Il consiglio di amministrazione di ieri apre spiragli di luce in una situazione che era diventata molto difficile.

«Il Cda ha deliberato che non ci sono e condizioni per la liquidazione. Tutto ciò mentre una sigla sindacale, la Cgil, che ancora non ha aderito al piano industriale, ha deciso che accetterà l’esito del referendum tra i lavoratori, che si svolgerà entro la fine della settimana».

Una scelta che cambia le carte in tavola?

«Sono molto felice dello svolgimento di un referendum sul piano industriale: il teatro per funzionare al meglio deve avere un ampio consenso sul progetto di sviluppo e di risanamento».

Sono previste garanzie per i dipendenti del Teatro?

«L’accordo prevede nessun licenziamento, né mobilità, e il mantenimento degli stessi livelli dei salari. Non ci poteva essere un piano industriale più favorevole. A settembre parleremo della dotazione organica possibile e non di quella attuale e, quindi, delle scelte in materia organizzativa».

Il sindaco Marino ha comunque parlato di «ingenti perdite economiche e di immagine» causate dagli ultimi scioperi. C’è qualcosa da rivedere?

«Credo che in questo settore gli scioperi debbano essere regolati in qualche modo. Si tratta di un diritto inalienabile, sia chiaro, ma in un teatro dell’opera basta che pochi lavoratori incrocino le braccia per mettere a rischio il diritto al lavoro di centinaia di persone. E non credo questo sia giusto: è la maggioranza dei lavoratori a dover decidere».

Quali sono le possibili soluzioni al problema?

«Purtroppo fino ad oggi nei teatri molto spesso una certa democrazia è mancata. Sicuramente c’è un problema di diritti. Credo che il Parlamento dovrebbe ragionare molto bene sul diritto di sciopero all’interno dei teatri.
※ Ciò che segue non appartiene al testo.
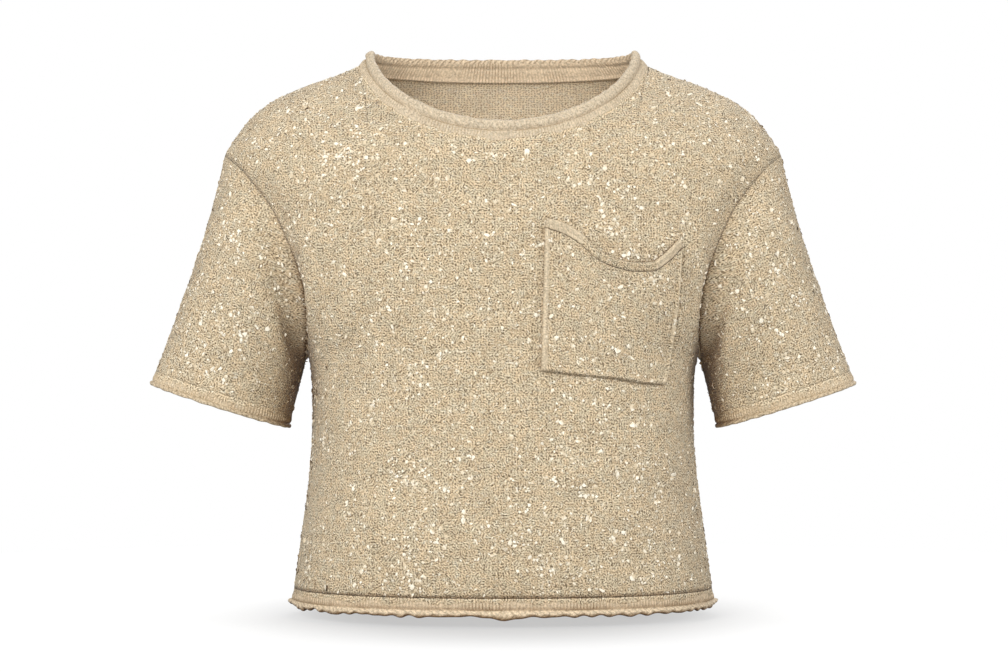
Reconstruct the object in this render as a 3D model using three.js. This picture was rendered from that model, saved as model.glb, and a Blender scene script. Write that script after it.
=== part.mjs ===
// A boxy, short-sleeved knitted crop top, filled out as it is when worn.
// Millimetres, +Z up. The front faces -Y and +X is the wearer's left. The origin lies midway
// between the two high shoulder points, where the wearer's shoulders carry the cloth.
import * as THREE from 'three';

// Cloth
const WALL = 2.2;
const SEAM_GAP = 0.3;
const HALF_GAP = SEAM_GAP / 2;

// Body: level sections from above the shoulders to the hem seam. Each is an oval with the given
// half width and the given depths in front of and behind the shoulder line.
const SECTION_POWER = 2.2;
const HEM_SEAM_Z = -446;
const BODY = [
  { z: 8, half: 30, front: 4, back: 30 },
  { z: 0, half: 88, front: 9, back: 40 },
  { z: -12, half: 121, front: 18, back: 54 },
  { z: -19, half: 137, front: 27, back: 63 },
  { z: -30, half: 168, front: 41, back: 72 },
  { z: -45, half: 197.5, front: 60, back: 81 },
  { z: -60, half: 214, front: 77, back: 87.5 },
  { z: -80, half: 228, front: 94, back: 94 },
  { z: -87, half: 232, front: 98, back: 96 },
  { z: -98, half: 231.5, front: 102.5, back: 98.5 },
  { z: -111, half: 227.5, front: 106, back: 101 },
  { z: -136, half: 218.5, front: 110.5, back: 105 },
  { z: -174, half: 206, front: 114.5, back: 109 },
  { z: -207, half: 190, front: 117, back: 111.5 },
  { z: -225, half: 178.5, front: 118, back: 112.5 },
  { z: -238, half: 169.5, front: 118.7, back: 113 },
  { z: -250, half: 163, front: 119.2, back: 113.5 },
  { z: -262, half: 160.3, front: 119.6, back: 114 },
  { z: -280, half: 159, front: 120, back: 114.6 },
  { z: -311, half: 158.6, front: 121, back: 115.7 },
  { z: -349, half: 161, front: 122, back: 117 },
  { z: -399, half: 167.4, front: 123, back: 119 },
  { z: HEM_SEAM_Z, half: 174, front: 124.5, back: 121 },
];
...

Quando, come in questi giorni, ci veniamo a trovare al contrasto tra due diritti, quello al lavoro di molti e quello allo sciopero di pochi, con le leggi attuali ci si trova in una situazione di impasse che privilegia il diritto di sciopero dei pochi».

Avete quantificato i danni subiti per le recenti agitazioni sindacali?

«I danni economici sono ingenti e vanno contro la stessa collettività, perché creano un inevitabile sperpero di finanziamenti pubblici. In questi giorni abbiamo rimborsato già 300 mila euro di biglietti venduti, a cui va aggiunto il calo della vendita per i prossimi spettacoli: abitualmente incassiamo 40-50 mila euro per giornata, ora siamo sui 10-15 mila».

Ma il trend per il 2015 è positivo.

«In questa situazione siamo riusciti a preparare in anticipo il programma per il prossimo anno, che abitualmente viene pubblicato a ottobre, con un incremento del 30 per cento delle recite. Abbiamo anche risultati incredibili sul fronte degli abbonamenti: ci sono già 150 nuovi abbonati».